I'm trying to think of more "he"'s or even "she"s but I can't. Yes, I'm that free and bored. Should've just taken leave today...ish!

Friday, December 22, 2006

: : Mind Storms : :

God... I've gotten it wrong SO many times!! How do I know when it's right?!?!
Lord I don't wanna make anymore mistakes. I don't want anyone hurt again.
How do you know, God?? How do you know? How do you know?

2 outcomes
-> 1) crash & burn
-> 2) seek

I've drilled it into my head for years:-
"No. Don't. It's wrong. Stay away. Negative. Negative. Negative. Negative."
Will I be blinded even when it's Positive?

Peace. That is what I will need. It's what I want to feel when the time is right.

Beautiful.

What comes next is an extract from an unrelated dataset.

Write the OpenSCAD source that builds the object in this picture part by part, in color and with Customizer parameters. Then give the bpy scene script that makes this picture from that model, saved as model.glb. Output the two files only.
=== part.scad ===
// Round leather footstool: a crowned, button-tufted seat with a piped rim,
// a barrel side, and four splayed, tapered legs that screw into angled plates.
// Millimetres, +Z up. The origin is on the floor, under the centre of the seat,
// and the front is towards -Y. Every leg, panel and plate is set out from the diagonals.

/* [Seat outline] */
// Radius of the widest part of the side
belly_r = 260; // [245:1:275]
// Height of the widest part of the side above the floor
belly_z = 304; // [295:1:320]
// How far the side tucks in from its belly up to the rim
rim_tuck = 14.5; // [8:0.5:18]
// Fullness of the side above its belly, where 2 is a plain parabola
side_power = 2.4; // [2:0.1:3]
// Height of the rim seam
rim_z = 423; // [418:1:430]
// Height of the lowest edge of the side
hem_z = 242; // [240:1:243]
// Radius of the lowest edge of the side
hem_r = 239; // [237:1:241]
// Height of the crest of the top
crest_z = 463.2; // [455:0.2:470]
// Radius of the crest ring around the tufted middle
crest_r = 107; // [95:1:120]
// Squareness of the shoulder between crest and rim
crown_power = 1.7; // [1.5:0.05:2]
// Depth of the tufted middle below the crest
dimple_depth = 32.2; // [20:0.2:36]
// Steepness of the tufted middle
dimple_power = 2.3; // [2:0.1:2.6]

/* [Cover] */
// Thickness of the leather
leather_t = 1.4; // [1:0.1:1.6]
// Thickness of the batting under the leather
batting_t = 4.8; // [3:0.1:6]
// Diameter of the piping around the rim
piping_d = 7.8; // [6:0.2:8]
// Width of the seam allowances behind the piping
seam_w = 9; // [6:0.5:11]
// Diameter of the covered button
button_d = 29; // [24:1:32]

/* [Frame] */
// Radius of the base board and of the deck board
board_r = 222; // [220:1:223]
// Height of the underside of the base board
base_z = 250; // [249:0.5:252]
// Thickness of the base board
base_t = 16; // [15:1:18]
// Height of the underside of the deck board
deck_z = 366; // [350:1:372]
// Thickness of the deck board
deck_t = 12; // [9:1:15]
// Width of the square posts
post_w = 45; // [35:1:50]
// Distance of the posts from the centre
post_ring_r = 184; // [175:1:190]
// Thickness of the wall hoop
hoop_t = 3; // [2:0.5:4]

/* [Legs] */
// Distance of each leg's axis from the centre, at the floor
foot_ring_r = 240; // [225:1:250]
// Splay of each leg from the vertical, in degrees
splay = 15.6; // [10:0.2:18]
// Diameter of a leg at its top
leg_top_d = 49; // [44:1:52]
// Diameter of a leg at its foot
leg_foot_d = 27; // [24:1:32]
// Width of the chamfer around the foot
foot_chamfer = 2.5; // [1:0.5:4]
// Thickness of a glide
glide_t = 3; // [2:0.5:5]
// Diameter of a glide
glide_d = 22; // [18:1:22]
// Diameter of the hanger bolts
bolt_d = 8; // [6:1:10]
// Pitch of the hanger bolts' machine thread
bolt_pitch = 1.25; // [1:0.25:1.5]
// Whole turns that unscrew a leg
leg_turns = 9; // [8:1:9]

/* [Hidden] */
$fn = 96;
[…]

But for how long? Forever?

A blessing. For always, I pray.

Joy. Overflowing. Everlasting.


To honour You. To worship You. To make You smile. To draw us closer to You. To be a light in this dark world. That's the way it should be.

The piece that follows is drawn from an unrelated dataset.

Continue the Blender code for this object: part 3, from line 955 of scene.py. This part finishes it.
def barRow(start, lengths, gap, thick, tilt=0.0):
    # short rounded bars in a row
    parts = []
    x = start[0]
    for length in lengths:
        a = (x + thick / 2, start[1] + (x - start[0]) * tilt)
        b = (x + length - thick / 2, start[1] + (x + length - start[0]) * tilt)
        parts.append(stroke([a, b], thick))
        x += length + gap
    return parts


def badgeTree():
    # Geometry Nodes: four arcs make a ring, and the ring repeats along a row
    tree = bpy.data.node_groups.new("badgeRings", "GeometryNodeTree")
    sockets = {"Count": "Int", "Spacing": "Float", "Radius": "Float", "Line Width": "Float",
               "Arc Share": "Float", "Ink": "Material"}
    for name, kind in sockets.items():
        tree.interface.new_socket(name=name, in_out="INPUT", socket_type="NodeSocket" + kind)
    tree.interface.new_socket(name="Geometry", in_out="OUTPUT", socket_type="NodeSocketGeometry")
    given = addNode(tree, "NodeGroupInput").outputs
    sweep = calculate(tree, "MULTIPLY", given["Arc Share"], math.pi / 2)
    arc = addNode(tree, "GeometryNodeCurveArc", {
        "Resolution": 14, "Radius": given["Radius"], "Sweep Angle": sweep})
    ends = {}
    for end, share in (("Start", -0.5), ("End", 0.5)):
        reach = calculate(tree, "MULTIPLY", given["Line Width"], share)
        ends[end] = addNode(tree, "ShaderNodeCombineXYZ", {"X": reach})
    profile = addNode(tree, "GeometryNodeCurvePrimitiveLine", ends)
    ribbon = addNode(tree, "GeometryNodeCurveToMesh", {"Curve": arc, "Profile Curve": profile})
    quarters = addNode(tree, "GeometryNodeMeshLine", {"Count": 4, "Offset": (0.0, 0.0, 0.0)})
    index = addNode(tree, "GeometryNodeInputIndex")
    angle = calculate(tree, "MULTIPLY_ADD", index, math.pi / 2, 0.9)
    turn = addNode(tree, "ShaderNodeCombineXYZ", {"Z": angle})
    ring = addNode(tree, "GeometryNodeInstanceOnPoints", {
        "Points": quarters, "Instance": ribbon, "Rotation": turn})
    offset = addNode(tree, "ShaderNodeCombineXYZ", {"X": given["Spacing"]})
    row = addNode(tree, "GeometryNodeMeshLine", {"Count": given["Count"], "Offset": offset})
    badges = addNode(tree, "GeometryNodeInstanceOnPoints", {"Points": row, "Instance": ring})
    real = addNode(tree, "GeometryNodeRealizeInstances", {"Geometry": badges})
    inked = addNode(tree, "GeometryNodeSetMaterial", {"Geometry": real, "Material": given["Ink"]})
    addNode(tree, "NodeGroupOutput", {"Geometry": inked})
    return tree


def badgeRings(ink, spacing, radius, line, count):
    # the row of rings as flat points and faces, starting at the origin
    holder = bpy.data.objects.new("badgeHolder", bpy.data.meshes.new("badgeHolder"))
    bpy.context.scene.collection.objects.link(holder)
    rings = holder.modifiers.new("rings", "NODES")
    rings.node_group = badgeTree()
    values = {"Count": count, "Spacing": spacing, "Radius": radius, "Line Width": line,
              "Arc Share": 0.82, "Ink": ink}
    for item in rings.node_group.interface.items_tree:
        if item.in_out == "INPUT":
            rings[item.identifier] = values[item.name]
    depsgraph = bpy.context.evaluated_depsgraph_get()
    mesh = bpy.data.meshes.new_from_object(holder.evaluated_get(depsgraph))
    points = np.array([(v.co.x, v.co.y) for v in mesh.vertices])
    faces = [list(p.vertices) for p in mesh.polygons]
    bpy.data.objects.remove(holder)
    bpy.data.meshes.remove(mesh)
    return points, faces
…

-This I place in Your hands-

Wednesday, December 20, 2006

The Journey

Sometimes we think or worry about the end of the road too much. That we forget to enjoy the lil things along that road. The beautiful wild flowers. The trees blowing in the breeze. Birds chirping. Butterflies and dragonflies fluttering in the fresh air. Little animals scampering on the green grass. White puffy clouds sailing in an ocean of blue. The sunset. The sunrise. The moonlit and star-filled sky.

Sometimes we just need to sit back, relax, and enjoy the ride. In the end, even if the end of the road isn't quite what you expected. Or NOT what you expected at all, it would've been worth it anyway, because the journey itself brought you joy, helped you grow, taught you, added value to your life.

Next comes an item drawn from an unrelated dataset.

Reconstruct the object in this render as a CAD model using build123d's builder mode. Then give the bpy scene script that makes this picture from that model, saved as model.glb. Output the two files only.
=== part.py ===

Dum dee dee dum....*whistles down the road with a smile on my face*
Actually, I can't whistle. LOL...

"Papa, with you holding my hand, this life is gonna be GOOD... Even though the storms will come my way, I have nothing to fear."

"And you, you, you, you...you, you... you and you, you.. yes you too...you, you, you, and you, and you.. oh! and you.. you and you and you...AND YOU! Thank you... for being the beautiful things in this journey of mine. I could not ask for more. I love you all."